For the first time, Abarca Mitchell danced with people who looked like her and shared the same aspirations, she says, with a leader who "saw us through his eyes of love and achievement."

In Abarca Mitchell's 30s, after a performing career that took her from DTH to the film version of The Wiz to Bob Fosse's Dancin' and beyond, her husband's job took their family to Atlanta. She soon connected with Gilreath and Waverly Lucas. The couple, also DTH alumni, were influenced by Arthur Mitchell's model when they founded Ballethnic, seeking to create access for dancers of all backgrounds to develop as classical dancers and perform a repertoire that represents the company's culturally diverse home city. Over time, Abarca Mitchell became a trusted advisor.

Abarca Mitchell goes in at least twice a year to coach Ballethnic's productions—such as Urban Nutcracker, set in Atlanta's historically Black Sweet Auburn neighborhood, and The Leopard Tale, which features the company's signature blend of classical pointe work with polyrhythmic dance forms of the African diaspora. These final rehearsals give Abarca Mitchell a way to fast-track the transfer of her mentor's values.

Two dancers in blue and black practice clothes and face masks, the woman in pointe shoes, pose together in a first arabesque tendu. Abarca Mitchell steps out of a mirrored pose as she adjusts the fingertips of the male dancer.
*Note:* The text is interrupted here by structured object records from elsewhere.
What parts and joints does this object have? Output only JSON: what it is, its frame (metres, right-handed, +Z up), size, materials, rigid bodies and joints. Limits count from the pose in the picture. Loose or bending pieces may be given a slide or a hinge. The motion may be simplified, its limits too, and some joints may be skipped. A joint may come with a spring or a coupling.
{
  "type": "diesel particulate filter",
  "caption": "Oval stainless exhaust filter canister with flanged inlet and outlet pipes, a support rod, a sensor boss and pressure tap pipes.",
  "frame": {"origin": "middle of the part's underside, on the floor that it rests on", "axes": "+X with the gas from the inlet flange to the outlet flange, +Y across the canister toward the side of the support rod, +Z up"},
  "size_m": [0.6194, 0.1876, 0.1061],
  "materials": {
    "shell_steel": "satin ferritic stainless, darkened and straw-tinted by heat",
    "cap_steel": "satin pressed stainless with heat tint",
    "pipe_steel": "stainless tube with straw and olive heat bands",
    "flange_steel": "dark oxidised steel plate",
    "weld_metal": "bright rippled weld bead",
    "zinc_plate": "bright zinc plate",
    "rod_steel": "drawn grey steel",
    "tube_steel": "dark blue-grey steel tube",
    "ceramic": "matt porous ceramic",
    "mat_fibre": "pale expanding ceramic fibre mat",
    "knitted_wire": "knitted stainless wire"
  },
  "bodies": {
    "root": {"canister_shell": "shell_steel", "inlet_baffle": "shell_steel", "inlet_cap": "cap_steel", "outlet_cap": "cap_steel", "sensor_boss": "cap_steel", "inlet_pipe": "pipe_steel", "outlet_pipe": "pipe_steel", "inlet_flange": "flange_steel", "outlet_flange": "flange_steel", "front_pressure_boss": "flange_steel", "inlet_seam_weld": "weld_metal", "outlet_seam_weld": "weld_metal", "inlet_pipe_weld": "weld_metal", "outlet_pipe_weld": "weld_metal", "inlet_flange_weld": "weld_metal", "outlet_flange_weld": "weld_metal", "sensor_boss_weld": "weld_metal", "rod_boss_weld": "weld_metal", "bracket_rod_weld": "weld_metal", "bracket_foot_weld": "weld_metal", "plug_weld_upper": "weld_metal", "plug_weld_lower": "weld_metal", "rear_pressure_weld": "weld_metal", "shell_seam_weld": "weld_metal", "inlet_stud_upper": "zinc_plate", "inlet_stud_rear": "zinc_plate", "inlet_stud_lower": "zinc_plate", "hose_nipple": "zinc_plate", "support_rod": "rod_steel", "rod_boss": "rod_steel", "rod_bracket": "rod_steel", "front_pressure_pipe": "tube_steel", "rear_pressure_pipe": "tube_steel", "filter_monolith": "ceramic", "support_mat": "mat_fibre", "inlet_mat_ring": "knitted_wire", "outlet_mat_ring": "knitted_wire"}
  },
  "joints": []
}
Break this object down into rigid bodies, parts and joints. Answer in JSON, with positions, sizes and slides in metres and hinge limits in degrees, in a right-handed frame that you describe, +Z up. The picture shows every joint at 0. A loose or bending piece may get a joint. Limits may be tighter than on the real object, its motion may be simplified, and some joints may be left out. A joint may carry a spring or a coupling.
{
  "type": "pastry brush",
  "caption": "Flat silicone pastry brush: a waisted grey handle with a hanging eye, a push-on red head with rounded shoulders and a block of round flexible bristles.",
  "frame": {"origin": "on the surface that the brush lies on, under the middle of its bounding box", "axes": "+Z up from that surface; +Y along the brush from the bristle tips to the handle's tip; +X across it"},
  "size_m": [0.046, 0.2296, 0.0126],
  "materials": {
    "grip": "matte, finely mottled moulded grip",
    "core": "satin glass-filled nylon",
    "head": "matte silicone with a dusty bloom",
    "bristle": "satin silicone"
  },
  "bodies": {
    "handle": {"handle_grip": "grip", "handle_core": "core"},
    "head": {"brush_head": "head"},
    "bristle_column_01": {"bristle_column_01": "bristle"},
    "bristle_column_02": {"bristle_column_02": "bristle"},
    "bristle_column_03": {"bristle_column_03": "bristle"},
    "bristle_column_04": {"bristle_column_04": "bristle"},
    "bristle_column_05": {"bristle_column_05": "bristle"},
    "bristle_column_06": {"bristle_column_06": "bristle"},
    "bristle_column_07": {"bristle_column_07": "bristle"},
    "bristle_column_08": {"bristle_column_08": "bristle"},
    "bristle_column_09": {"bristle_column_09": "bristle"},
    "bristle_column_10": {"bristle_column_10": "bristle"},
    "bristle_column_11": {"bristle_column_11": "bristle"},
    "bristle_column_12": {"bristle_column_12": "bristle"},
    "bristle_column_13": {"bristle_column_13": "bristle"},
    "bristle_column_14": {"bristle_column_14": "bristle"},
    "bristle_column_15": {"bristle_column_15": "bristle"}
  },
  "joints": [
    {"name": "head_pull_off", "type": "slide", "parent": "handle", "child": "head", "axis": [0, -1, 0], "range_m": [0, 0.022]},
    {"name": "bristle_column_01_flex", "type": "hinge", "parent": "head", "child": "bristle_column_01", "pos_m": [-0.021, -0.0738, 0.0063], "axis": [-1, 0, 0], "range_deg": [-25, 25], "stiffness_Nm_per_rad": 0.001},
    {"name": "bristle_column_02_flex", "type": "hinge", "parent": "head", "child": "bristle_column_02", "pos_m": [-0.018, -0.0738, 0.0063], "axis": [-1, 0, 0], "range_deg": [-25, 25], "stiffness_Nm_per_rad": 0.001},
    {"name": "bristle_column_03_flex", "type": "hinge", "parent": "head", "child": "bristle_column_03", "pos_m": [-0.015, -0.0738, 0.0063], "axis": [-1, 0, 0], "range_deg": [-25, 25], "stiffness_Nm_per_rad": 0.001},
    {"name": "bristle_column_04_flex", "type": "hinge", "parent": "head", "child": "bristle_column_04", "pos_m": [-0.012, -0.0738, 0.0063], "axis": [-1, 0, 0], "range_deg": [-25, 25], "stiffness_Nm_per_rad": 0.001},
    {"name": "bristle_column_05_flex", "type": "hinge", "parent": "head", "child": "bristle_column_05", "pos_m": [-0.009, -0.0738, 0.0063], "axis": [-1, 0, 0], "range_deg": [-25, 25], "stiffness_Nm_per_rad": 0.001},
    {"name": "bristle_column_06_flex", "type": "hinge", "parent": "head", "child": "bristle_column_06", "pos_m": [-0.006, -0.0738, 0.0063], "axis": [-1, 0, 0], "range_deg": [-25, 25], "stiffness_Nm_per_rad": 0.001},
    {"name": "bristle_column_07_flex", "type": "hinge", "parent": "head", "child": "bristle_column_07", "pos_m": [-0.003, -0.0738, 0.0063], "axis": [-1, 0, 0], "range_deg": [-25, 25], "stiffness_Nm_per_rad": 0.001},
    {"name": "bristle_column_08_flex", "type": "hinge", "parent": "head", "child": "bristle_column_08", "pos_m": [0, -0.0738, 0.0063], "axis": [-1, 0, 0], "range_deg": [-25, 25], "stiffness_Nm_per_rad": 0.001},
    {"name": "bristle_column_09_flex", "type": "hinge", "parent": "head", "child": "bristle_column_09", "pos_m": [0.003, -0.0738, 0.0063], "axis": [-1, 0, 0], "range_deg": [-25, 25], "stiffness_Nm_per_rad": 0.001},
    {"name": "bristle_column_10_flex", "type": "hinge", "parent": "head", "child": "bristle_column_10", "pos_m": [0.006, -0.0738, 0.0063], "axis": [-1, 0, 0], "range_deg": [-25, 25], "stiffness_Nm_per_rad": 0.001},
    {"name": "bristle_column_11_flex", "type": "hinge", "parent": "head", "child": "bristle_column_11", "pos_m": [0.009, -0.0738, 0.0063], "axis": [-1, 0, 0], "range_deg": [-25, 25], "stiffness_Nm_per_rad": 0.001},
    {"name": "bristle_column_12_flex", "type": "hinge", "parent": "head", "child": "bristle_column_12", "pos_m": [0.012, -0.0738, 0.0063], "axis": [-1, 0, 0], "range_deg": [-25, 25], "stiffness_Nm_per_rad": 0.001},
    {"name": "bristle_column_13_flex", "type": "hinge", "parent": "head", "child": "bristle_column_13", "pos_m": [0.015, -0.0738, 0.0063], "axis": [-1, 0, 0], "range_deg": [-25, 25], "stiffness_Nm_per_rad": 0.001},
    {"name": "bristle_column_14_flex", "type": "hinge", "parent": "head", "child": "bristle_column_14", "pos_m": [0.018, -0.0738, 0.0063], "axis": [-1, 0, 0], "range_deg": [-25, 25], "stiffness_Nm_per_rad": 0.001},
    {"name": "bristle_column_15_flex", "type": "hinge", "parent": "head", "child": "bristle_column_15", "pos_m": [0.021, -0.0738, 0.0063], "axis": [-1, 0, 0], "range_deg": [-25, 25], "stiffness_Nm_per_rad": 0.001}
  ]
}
Lydia Abarca Mitchell works with Ballethnic's Calvin Gentry and Karla Tyson.

Courtesy Ballethnic Dance Company

She recalls that Arthur Mitchell taught his dancers to present themselves at their finest—to enter a room with their heads held high and shoulders back—and to dress, speak and walk with dignity and self-respect. He reminded them that they were pioneers and ambassadors for Blacks in ballet. As the company gained international stature—Abarca Mitchell was the first Black female ballerina to appear on the cover of Dance Magazine, in 1975—he insisted the dancers remain humble and in service to the greater mission. But he was also a taskmaster. "No nonsense, no excuses," Abarca Mitchell says. "There was no slack. If he was rehearsing something that you're not in, you'd better be on the side learning it."

"He didn't throw compliments around at all. You had to really kill yourself to get a smile from him." After a run-through, she says, "you didn't want to be singled out."
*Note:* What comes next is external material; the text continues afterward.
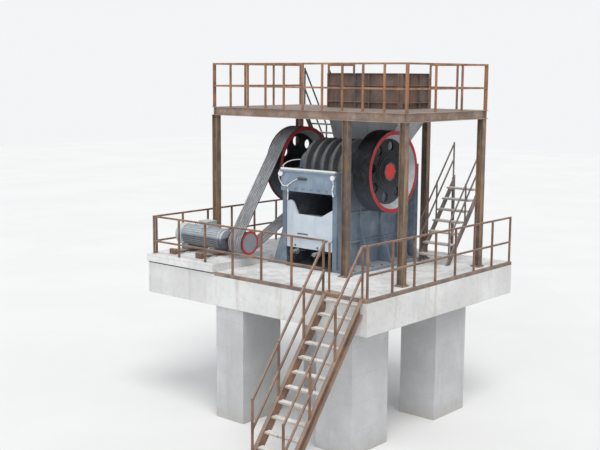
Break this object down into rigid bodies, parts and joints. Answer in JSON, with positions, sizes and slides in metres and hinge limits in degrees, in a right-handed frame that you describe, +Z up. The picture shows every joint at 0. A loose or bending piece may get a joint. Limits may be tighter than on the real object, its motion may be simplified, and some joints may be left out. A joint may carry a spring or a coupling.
{
  "type": "jaw crusher station",
  "caption": "Jaw crusher on a raised concrete platform, with flywheel, belt drive and motor, steel feed deck with hopper, guard rails and stairs.",
  "frame": {"origin": "on the ground, under the middle of the station's outline", "axes": "+Z up; the crusher's shaft lies along X with the flywheel towards +X and the belt pulley towards -X; the main stair goes down towards -Y, and the crusher's rear (toggle) end faces -Y"},
  "size_m": [6.6, 8.43, 8.15],
  "materials": {
    "concrete": "matt, cast, stained",
    "rusty_steel": "matt red-brown primer, rusted",
    "dark_steel": "matt, dark",
    "tread_steel": "matt, dusty",
    "blue_grey_paint": "satin paint, dusty",
    "pale_paint": "satin paint, dusty",
    "jaw_casting": "matt, dusty",
    "jaw_steel": "worn, ground by stone",
    "machined_steel": "oiled",
    "wheel_paint": "satin paint",
    "red_paint": "gloss",
    "belt_rubber": "matt, dusty",
    "motor_paint": "satin paint, dusty"
  },
  "bodies": {
    "station": {"slab": "concrete", "slab_edge_angle": "rusty_steel", "motor_curb": "concrete", "pier_front_right": "concrete", "pier_front_left": "concrete", "pier_back_right": "concrete", "pier_back_left": "concrete", "main_stair_sides": "rusty_steel", "main_stair_treads": "tread_steel", "front_guard_rail": "rusty_steel", "right_guard_rail": "rusty_steel", "left_guard_rail": "rusty_steel", "column_front_right": "rusty_steel", "column_front_mid": "rusty_steel", "column_front_left": "rusty_steel", "column_back_right": "rusty_steel", "column_back_mid": "rusty_steel", "column_back_left": "rusty_steel", "deck_frame": "rusty_steel", "deck_plate": "rusty_steel", "deck_rail_front": "rusty_steel", "deck_rail_right": "rusty_steel", "deck_rail_left": "rusty_steel", "deck_rail_back": "rusty_steel", "deck_stair_sides": "dark_steel", "deck_stair_treads": "tread_steel", "inner_stair_sides": "dark_steel", "inner_stair_treads": "tread_steel", "feed_guard_front": "rusty_steel", "feed_guard_right": "rusty_steel", "feed_guard_left": "rusty_steel", "feed_hopper": "pale_paint", "frame_side_left": "blue_grey_paint", "frame_side_right": "blue_grey_paint", "frame_front_wall": "blue_grey_paint", "rear_beam": "blue_grey_paint", "rear_panel": "pale_paint", "toggle_block": "blue_grey_paint", "fixed_jaw_plate": "jaw_steel", "bearing_housing_right": "blue_grey_paint", "bearing_housing_left": "blue_grey_paint", "drive_belt": "belt_rubber", "motor": "motor_paint", "motor_rails": "rusty_steel"},
    "rotor": {"eccentric_shaft": "machined_steel", "flywheel": "wheel_paint", "belt_pulley": "wheel_paint", "hub_cap_right": "red_paint", "hub_cap_left": "red_paint"},
    "motor_rotor": {"motor_pulley": "wheel_paint"},
    "swing_jaw": {"swing_jaw": "jaw_casting", "swing_jaw_plate": "jaw_steel", "tension_rods": "machined_steel"},
    "toggle": {"toggle_plate": "machined_steel"}
  },
  "joints": [
    {"name": "rotor_spin", "type": "hinge", "parent": "station", "child": "rotor", "pos_m": [0.25, 1.335, 5.7], "axis": [1, 0, 0], "continuous": true},
    {"name": "motor_spin", "type": "hinge", "parent": "station", "child": "motor_rotor", "pos_m": [-1.06, -0.665, 4], "axis": [1, 0, 0], "continuous": true},
    {"name": "jaw_swing", "type": "hinge", "parent": "station", "child": "swing_jaw", "pos_m": [0.25, 1.335, 5.7], "axis": [1, 0, 0], "range_deg": [-0.5, 0.5]},
    {"name": "toggle_rock", "type": "hinge", "parent": "station", "child": "toggle", "pos_m": [0.25, 1.085, 4.32], "axis": [1, 0, 0], "range_deg": [-0.4, 0.4]}
  ],
  "couplings": [
    {"joint": "motor_spin", "follows": "rotor_spin", "ratio": 3.5},
    {"joint": "toggle_rock", "follows": "jaw_swing", "ratio": 0.734}
  ]
}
Abarca Mitchell takes a slightly different approach, though she doesn't compromise on the values her mentor instilled. When coaching large casts of all ages and different levels for Ballethnic, she has found ways to inspire people without tearing them down. She calls it a "tough love" approach.

"I've got to make them want to do it. I don't want to beat them into doing it," Abarca Mitchell says. "I tell them, 'You're here because you want to be, and because you auditioned and were accepted. Now, show me why I should keep you here.'"

"I tell them, 'I'm here to make sure you'll look good—you know: 'That looks fake. Let's make it look real. Think about what you're doing, so that it's not just a gesture.'"

Arthur Mitchell instilled this level of emotional honesty in his dancers, and it was key to the company's quick success. "We were bringing a thought forward," says Abarca Mitchell. "We were bringing a feeling forward, so that the audience could connect with us."

In addition to her position as rehearsal director for Ballethnic, Abarca Mitchell is today part of 152nd Street Black Ballet Legacy, a group of DTH alumni who seek to give voice to people responsible for the company's success in its early years. "It's incredible," she says, "how many people took something from DTH and applied it to their lives."

As Ballethnic prepares to co-host the International Association of Blacks in Dance Conference and Festival in January 2022, Abarca Mitchell hopes to help strengthen the network of dance companies associated with Ballethnic, such as Memphis' Collage Dance Collective. "The dream is for all of us to collaborate with each other," she says, "so that it becomes more normal to see a Black ballerina, so it's not just a token appearance."

Today's young dancers face different challenges from what Abarca Mitchell faced. She finds that they're more easily distracted, and sometimes act entitled, because they don't know or appreciate how hard earlier Black ballerinas like herself worked to clear a path for them. But what she's passing on will benefit them, whether they choose to pursue dance careers or become doctors, lawyers, professors or something else entirely. "The principles are the same," she says. "Work for what you want, and you will achieve it."